Where Do We Go From Here?
As an industry, we can do more to understand the data inputs for digital financial services and how socioeconomic realities present in these datasets, especially for traditionally excluded groups. There will still be tradeoffs between privacy and anti-discrimination, but managing those tradeoffs requires a conversation between providers, regulators, donors, and the public to identify what is possible and explore the right balance.

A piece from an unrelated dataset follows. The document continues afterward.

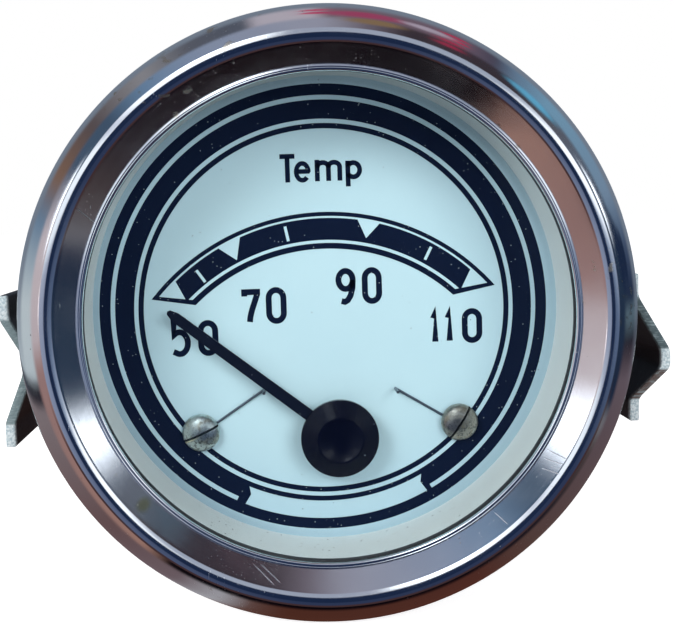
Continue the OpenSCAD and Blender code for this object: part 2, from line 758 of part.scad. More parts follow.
bezel();
glass();
glass_gasket();
light_ring();
case_cup();
dial_plate();
dial_screws();
stop_wires();
pointer_arm();
hub_cap();
arbor();
rotor_magnet();
front_plate();
back_plate();
front_bush();
pivot_screw();
movement_posts();
former_front();
former_back();
inner_winding();
outer_winding();
return_magnet();
series_resistor();
case_pillars();
case_screws();
coil_leads();
terminals();
inner_insulators();
outer_insulators();
terminal_washers();
terminal_nuts();
mounting_studs();
bracket();
spring_washers();
thumb_nut_left();
thumb_nut_right();
lamp_holder();
lamp_contact();
lamp_bulb();
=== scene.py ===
from math import atan2, cos, degrees, hypot, pi, radians, sin, tau

import bmesh
import bpy
from mathutils import Matrix, Vector


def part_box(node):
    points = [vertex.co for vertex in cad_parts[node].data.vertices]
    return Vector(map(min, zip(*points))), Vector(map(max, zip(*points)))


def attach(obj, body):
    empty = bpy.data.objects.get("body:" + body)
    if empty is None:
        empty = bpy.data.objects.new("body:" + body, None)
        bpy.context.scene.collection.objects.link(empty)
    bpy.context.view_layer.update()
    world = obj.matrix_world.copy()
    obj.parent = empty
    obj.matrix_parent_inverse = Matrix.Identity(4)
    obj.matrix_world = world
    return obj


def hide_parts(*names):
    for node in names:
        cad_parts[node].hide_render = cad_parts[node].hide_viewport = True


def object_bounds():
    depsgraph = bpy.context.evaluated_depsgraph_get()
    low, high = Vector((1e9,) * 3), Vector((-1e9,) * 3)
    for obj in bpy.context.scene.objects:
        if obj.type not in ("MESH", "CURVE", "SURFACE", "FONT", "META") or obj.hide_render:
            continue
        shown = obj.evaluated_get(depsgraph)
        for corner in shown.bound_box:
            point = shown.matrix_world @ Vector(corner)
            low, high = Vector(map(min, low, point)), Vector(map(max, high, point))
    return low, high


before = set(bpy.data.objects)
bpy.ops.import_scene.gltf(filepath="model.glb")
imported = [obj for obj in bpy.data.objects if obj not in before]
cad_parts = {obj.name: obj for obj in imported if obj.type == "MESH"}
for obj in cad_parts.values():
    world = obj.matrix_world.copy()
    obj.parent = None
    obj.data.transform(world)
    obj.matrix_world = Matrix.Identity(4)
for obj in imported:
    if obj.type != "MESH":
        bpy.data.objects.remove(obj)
cad_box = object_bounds()

# Camera: it looks at the dial from a little above and to the left, from just over ten
# centimetres away, and leans with the gauge, which is turned slightly in the picture.
mm = 0.001
picture_wide, focal = 675, 1100   # pixels
camera_seat = Vector((-5.010, -107.37, 11.240)) * mm
camera_turn = (Matrix.Rotation(radians(5.675), 3, "X") @ Matrix.Rotation(radians(3.216), 3, "Y")
               @ Matrix.Rotation(radians(1.8), 3, "Z"))
dial_to_row = Matrix(((1, 0, 0), (0, 0, -1), (0, 1, 0)))
camera_data = bpy.data.cameras.new("view")
camera_data.sensor_width = 36
camera_data.lens = camera_data.sensor_width * focal / picture_wide
camera_data.clip_start = 0.005
camera = bpy.data.objects.new("view", camera_data)
camera.matrix_world = (Matrix.Translation(camera_seat)
                       @ (dial_to_row @ camera_turn.transposed()).to_4x4())
bpy.context.scene.collection.objects.link(camera)
bpy.context.scene.camera = camera


class Value:
    """An output socket of a tree. Arithmetic on it adds Math nodes."""

    def __init__(self, tree, socket):
        self.tree, self.socket = tree, socket

    def math(self, operation, *others):
        values = dict(enumerate((self, *others)))
        return self.tree.add("ShaderNodeMath", values, operation=operation)

    def __add__(self, other):
        return self.math("ADD", other)

    def __sub__(self, other):
        return self.math("SUBTRACT", other)

    def __rsub__(self, other):
        return self.tree.add("ShaderNodeMath", {0: other, 1: self}, operation="SUBTRACT")

    def __mul__(self, other):
        return self.math("MULTIPLY", other)

    def __truediv__(self, other):
        return self.math("DIVIDE", other)

    __radd__, __rmul__ = __add__, __mul__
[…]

These conversations can start with the many open questions that exist from a technical perspective. For instance, can third parties play a role in securely storing sensitive data, or are there options to use encryption or synthetic data techniques? Can regulators develop tools that allow them to estimate the demographic characteristics of a dataset, like the Consumer Financial Protection Bureau has done in the U.S.? Can investors encourage investees to design monitoring and evaluation indicators to help answer questions about how their algorithms perform on inclusion?
While the road ahead may be complex, starting these conversations and bringing the public into them, especially those whose lives will be affected by algorithmic decisions, will be crucial for building trust. We need to engage with emerging research on possible solutions to see what might be appropriate in developing markets. At the very least, financial inclusion stakeholders should know enough to respond to any gender-blind or fairness through unawareness approaches in digital finance with healthy skepticism.
Starting these conversations and bringing the public into them, especially those whose lives will be affected by algorithmic decisions, will be crucial for building trust.